Dans ce contexte défavorable, Brice Hortefeux ne pourra pas compter sur des renforts humains. Le ministre de l'Intérieur n'a pas été appuyé par son ami président: comme dans les autres secteurs de la fonction publique, la Révision générale des politiques publiques (RGPP), qui a pour but la diminution des dépenses de l'Etat, impose des restrictions d'effectifs.
La culture du résultat suscite de plus en plus de réserves
En 2010, police et gendarmerie perdront 2744 postes. La tendance se poursuivra au moins jusqu'en 2012. "Le redéploiement des forces a des limites. Remplacer les policiers par des caméras, comme c'est prévu, n'est pas satisfaisant; on a besoin de créer des liens avec la population", affirme Jean-Pierre Havrin, adjoint au maire de Toulouse (PS) et ancien conseiller de Jean-Pierre Chevènement au ministère de l'Intérieur.
Parmi les policiers et les gendarmes, la grogne gagne lentement du terrain. La culture du résultat, un moment compensée par les avantages matériels, suscite de plus en plus de réserves. "L'arrivée de Nicolas Sarkozy avait soulevé un grand espoir. Elle s'est traduite par une mobilisation sans précédent et des résultats. Mais, aujourd'hui, les policiers ne se sentent pas soutenus", confirme Sylvie Feucher, secrétaire générale du Syndicat des commissaires de la police nationale (SCPN, majoritaire).
Le type de police et les consignes passées ces dernières années aux fonctionnaires ont un corollaire: l'explosion du nombre de gardes à vue, passé de 337 000 en 2001 à 580 000 en 2009 (+70%). Et encore, ce chiffre ne tient-il pas compte des infractions routières, non comptabilisées dans les statistiques de l'Intérieur. Lorsqu'il officiait Place Beauvau, Nicolas Sarkozy faisait des gardes à vue un indicateur phare de la performance des services. Dans son esprit, plus la police y avait recours, plus elle travaillait. Aujourd'hui, même le Premier ministre, François Fillon, dénonce cette inflation. D'autres voix plus inattendues se font entendre, comme celle de l'ancien ministre de l'Intérieur, Charles Pasqua. Et le président, d'ordinaire prolixe sur ces sujets, reste silencieux.
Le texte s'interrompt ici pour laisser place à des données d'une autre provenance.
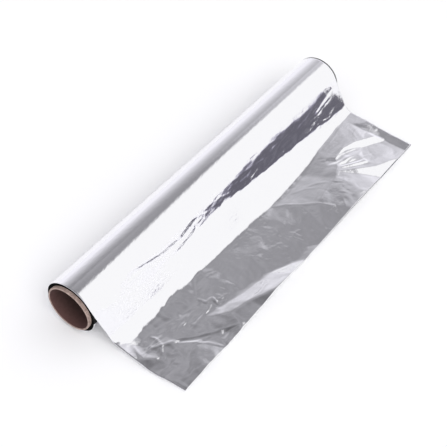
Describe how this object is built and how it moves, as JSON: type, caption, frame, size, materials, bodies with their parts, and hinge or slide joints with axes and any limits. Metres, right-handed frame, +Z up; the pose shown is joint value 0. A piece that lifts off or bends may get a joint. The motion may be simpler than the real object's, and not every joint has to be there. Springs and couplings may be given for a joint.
{
  "type": "aluminium foil roll",
  "caption": "Roll of household aluminium foil wound on a brown paper core, lying flat with its free end pulled out over the surface.",
  "frame": {"origin": "centre of the core's bore, midway between its two ends", "axes": "+X along the roll's axis, -Y the way the free end goes, +Z up; the surface that the roll lies on is at Z -0.0193"},
  "size_m": [0.3044, 0.1128, 0.0386],
  "materials": {
    "core_paper": "matt brown paperboard",
    "foil": "bright rolled"
  },
  "bodies": {
    "root": {"cardboard_core": "core_paper", "foil_web": "foil"}
  },
  "joints": []
}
En public, du moins.
L'alerte de 2009 marque également les limites du dogme de l'intervention, préféré à la police de proximité, raillée en son temps par l'ex-ministre de l'Intérieur. Le sociologue Sebastian Roché, spécialiste de ces questions, se montre très critique face aux options prises: "Les solutions conservatrices ont été privilégiées. Le choix s'est porté sur une police d'intervention. Celle-ci recourt à des moyens techniques (drones, hélicoptères, Flash-Ball...). Sur le terrain, les forces mobiles -CRS ou gendarmes- ou les services spécialisés dans l'action rapide sont de plus en plus utilisés. On a fait le choix de la police "qui arrive trop tard". Rappelons que c'est en France qu'ont eu lieu, en 2005, les émeutes urbaines les plus graves d'Europe." La doctrine a cependant évolué à la demande d'élus locaux, parfois issus de l'UMP, avec la création des Unités territoriales de quartier (Uteq). Leur extension est cependant gelée.